A single coaster-sized glass plate can store around 4.8 terabytes of data. To put that in perspective, that's enough to hold the entire text of War and Peace — one of the longest novels ever written — approximately 875,000 times. Or around 3,500 movies.


And once the data is written? It's completely immutable. It can't be changed, corrupted, or accidentally deleted. The glass just sits on a shelf until it's needed.


The reading process uses a computer-controlled microscope to retrieve the data, and Azure AI helps decode what's stored — making retrieval faster and more reliable.


Data That Outlasts Civilisations

The most remarkable part? Glass storage is designed to last for 10,000 years or more.

For context, we only started producing writing around 5,000 years ago. The idea of storing data for twice that long is almost incomprehensible — but that's exactly what Project Silica is working toward.


This kind of longevity opens up new possibilities for preserving human knowledge, culture, and history. Elire, a sustainability-focused venture group, has partnered with Microsoft to use Project Silica for the Global Music Vault in Svalbard, Norway — an archive designed to preserve musical heritage from classical operas to indigenous compositions for future generations.


Sustainability at Scale

Beyond durability, glass storage is significantly more sustainable than current methods.

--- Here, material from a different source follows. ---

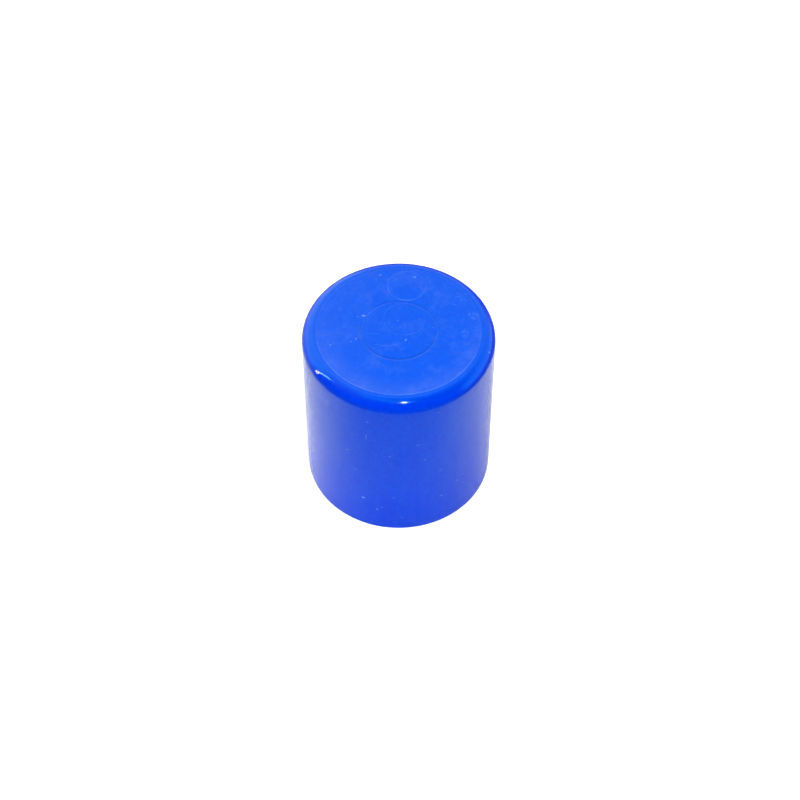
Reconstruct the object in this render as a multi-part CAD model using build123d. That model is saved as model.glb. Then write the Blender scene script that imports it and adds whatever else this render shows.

Traditional datacenters are massive infrastructures, constantly running, constantly cooling, constantly copying data to new drives. Glass storage requires a fraction of that space — and once the data is written, maintenance is minimal.


The highest costs happen upfront, during the writing process. After that, the glass simply sits safely in a library until it's retrieved. No rewriting. No copying. No constant energy drain.

Richard Black, Research Director at Project Silica, explains: " This technology allows us to write data knowing it will remain unchanged and secure, which is a significant step forward in sustainable data storage.


What This Means for the Future

Project Silica is still in development and is designed for large-scale archival and cloud storage rather than everyday consumer use. But the implications are significant.


Imagine datacenters that take up a fraction of the space. Archives that preserve cultural heritage, scientific research, and human knowledge for millennia. A storage medium that doesn't need constant replacement or energy-intensive maintenance.


Project Silica co-founder Ant Rowstron envisions glass storage becoming a core part of Azure datacenters worldwide. And beyond infrastructure, this technology offers a way to safeguard knowledge that may outlive us all.


Why This Matters

For anyone interested in technology, sustainability, or innovation, Project Silica is a reminder that some of the most important breakthroughs happen at the intersection of disciplines.

This isn't just engineering. It's materials science, AI, sustainability, and long-term thinking all working together.


The future of data storage isn't just about more capacity or faster speeds. It's about building systems that are sustainable, durable, and designed to last — not just for years, but for generations.